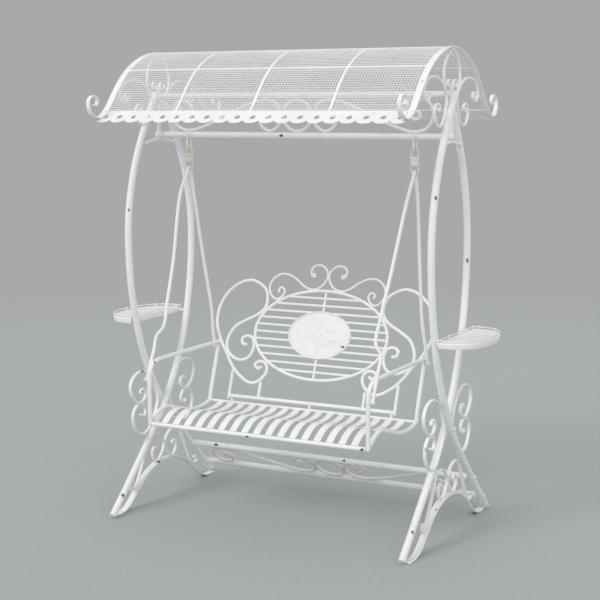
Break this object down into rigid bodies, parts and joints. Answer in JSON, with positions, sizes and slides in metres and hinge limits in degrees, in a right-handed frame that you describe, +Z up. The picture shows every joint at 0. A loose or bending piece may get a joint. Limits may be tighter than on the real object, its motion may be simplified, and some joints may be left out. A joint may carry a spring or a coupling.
{
  "type": "garden swing bench",
  "caption": "Freestanding wrought-iron garden swing bench: crossed bowed-tube side frames, arched mesh canopy with scalloped edges, side trays and a slatted seat with an oval back.",
  "frame": {"origin": "on the floor, at the centre of the swing's footprint", "axes": "+Z up, the open front of the seat faces -Y, and +X runs along the bench to the sitter's left"},
  "size_m": [1.8698, 1.1168, 2.1046],
  "materials": {
    "white_paint": "aged semi-gloss white paint, chipped in places",
    "cream_paint": "aged cream-white paint",
    "mesh_paint": "aged cream-white paint on wire mesh"
  },
  "bodies": {
    "frame": {"left_front_foot_tube": "white_paint", "left_rear_foot_tube": "white_paint", "left_upper_scrollwork": "white_paint", "left_end_arch": "white_paint", "left_front_crossing_scroll": "white_paint", "left_rear_crossing_scroll": "white_paint", "left_foot_arch": "white_paint", "left_foot_scrolls": "white_paint", "left_tray": "white_paint", "left_tray_rail": "white_paint", "left_centre_post": "white_paint", "left_arch_brace": "white_paint", "left_top_finials": "white_paint", "left_hanger_strap": "white_paint", "left_upper_stretcher_bolt": "white_paint", "left_lower_stretcher_bolt": "white_paint", "right_front_foot_tube": "white_paint", "right_rear_foot_tube": "white_paint", "right_upper_scrollwork": "white_paint", "right_end_arch": "white_paint", "right_front_crossing_scroll": "white_paint", "right_rear_crossing_scroll": "white_paint", "right_foot_arch": "white_paint", "right_foot_scrolls": "white_paint", "right_tray": "white_paint", "right_tray_rail": "white_paint", "right_centre_post": "white_paint", "right_arch_brace": "white_paint", "right_top_finials": "white_paint", "right_hanger_strap": "white_paint", "right_upper_stretcher_bolt": "white_paint", "right_lower_stretcher_bolt": "white_paint", "upper_beam": "cream_paint", "lower_beam": "cream_paint", "upper_beam_scrolls": "cream_paint", "upper_stretcher": "white_paint", "lower_stretcher": "white_paint", "stretcher_scrolls": "cream_paint", "canopy_frame": "white_paint", "canopy_mesh": "mesh_paint", "front_valance": "white_paint", "rear_valance": "white_paint"},
    "links": {"left_swivel": "cream_paint", "right_swivel": "cream_paint"},
    "seat": {"left_hanging_rods": "white_paint", "left_arm_tube": "white_paint", "left_seat_side_rail": "white_paint", "left_backrest_loop": "white_paint", "right_hanging_rods": "white_paint", "right_arm_tube": "white_paint", "right_seat_side_rail": "white_paint", "right_backrest_loop": "white_paint", "seat_front_rail": "white_paint", "seat_rear_rail": "white_paint", "seat_slats": "white_paint", "backrest_rail": "white_paint", "backrest_ring": "white_paint", "backrest_bars": "white_paint", "backrest_plaque": "white_paint", "backrest_top_scrolls": "white_paint"}
  },
  "joints": [
    {"name": "swivel_swing", "type": "hinge", "parent": "frame", "child": "links", "pos_m": [0, 0, 1.6773], "axis": [1, 0, 0], "range_deg": [-25, 25]},
    {"name": "seat_swing", "type": "hinge", "parent": "links", "child": "seat", "pos_m": [0, 0, 1.567], "axis": [1, 0, 0], "range_deg": [-15, 15]}
  ]
}
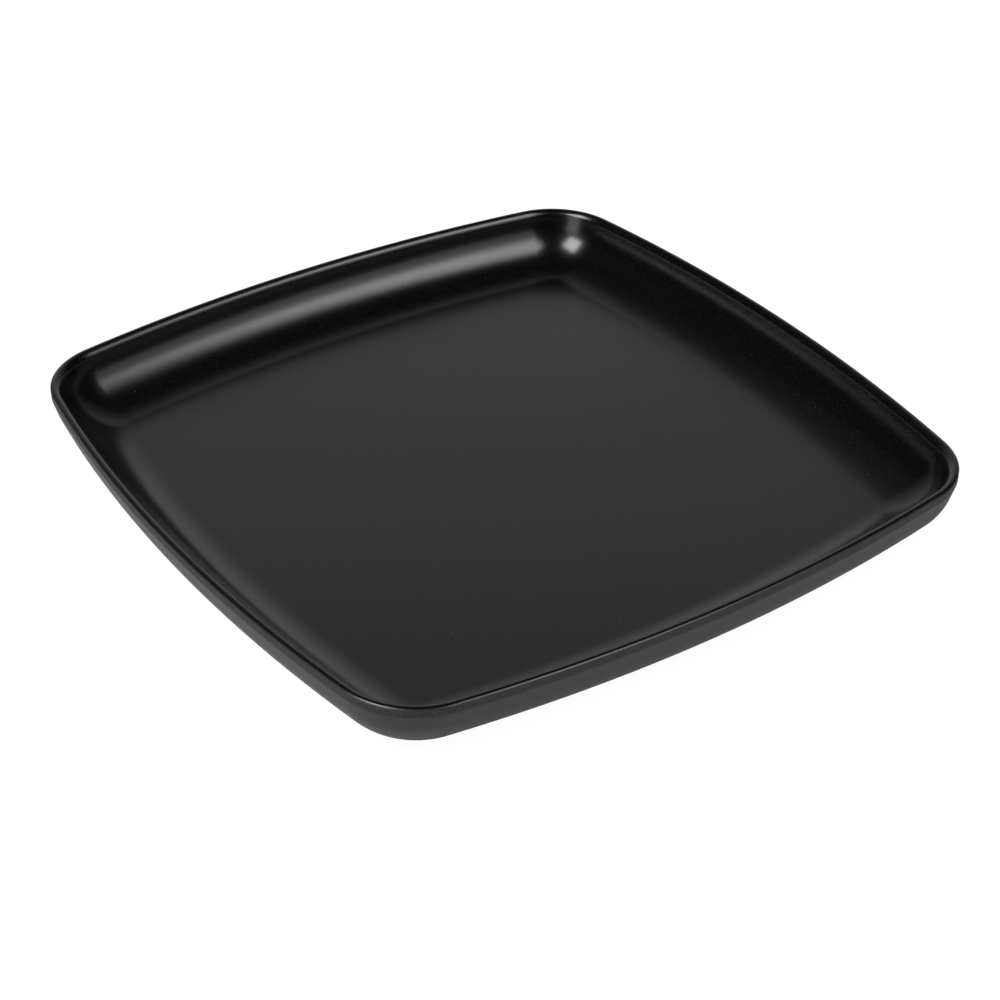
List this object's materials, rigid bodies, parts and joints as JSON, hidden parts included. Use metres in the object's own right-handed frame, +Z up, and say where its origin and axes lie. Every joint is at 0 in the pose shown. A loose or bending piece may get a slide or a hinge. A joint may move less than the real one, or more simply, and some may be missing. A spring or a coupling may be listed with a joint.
{
  "type": "square dinner plate",
  "caption": "Square dinner plate with bulging sides, rounded corners, a raised rim with a sanded edge, a flat-floored well and a foot ring, in satin black.",
  "frame": {"origin": "middle of the plate, level with the face of the foot ring", "axes": "+Z up out of the well, +X and +Y through the middles of two sides"},
  "size_m": [0.267, 0.267, 0.0251],
  "materials": {
    "moulding": "satin as moulded, sanded dull on the rim's band",
    "glaze": "smooth satin"
  },
  "bodies": {
    "root": {"body": "moulding", "glaze": "glaze"}
  },
  "joints": []
}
::::::::::
Copy out every line from the one containing "List this object's" to the end of the material, both ends included.

List this object's materials, rigid bodies, parts and joints as JSON, hidden parts included. Use metres in the object's own right-handed frame, +Z up, and say where its origin and axes lie. Every joint is at 0 in the pose shown. A loose or bending piece may get a slide or a hinge. A joint may move less than the real one, or more simply, and some may be missing. A spring or a coupling may be listed with a joint.
{
  "type": "square dinner plate",
  "caption": "Square dinner plate with bulging sides, rounded corners, a raised rim with a sanded edge, a flat-floored well and a foot ring, in satin black.",
  "frame": {"origin": "middle of the plate, level with the face of the foot ring", "axes": "+Z up out of the well, +X and +Y through the middles of two sides"},
  "size_m": [0.267, 0.267, 0.0251],
  "materials": {
    "moulding": "satin as moulded, sanded dull on the rim's band",
    "glaze": "smooth satin"
  },
  "bodies": {
    "root": {"body": "moulding", "glaze": "glaze"}
  },
  "joints": []
}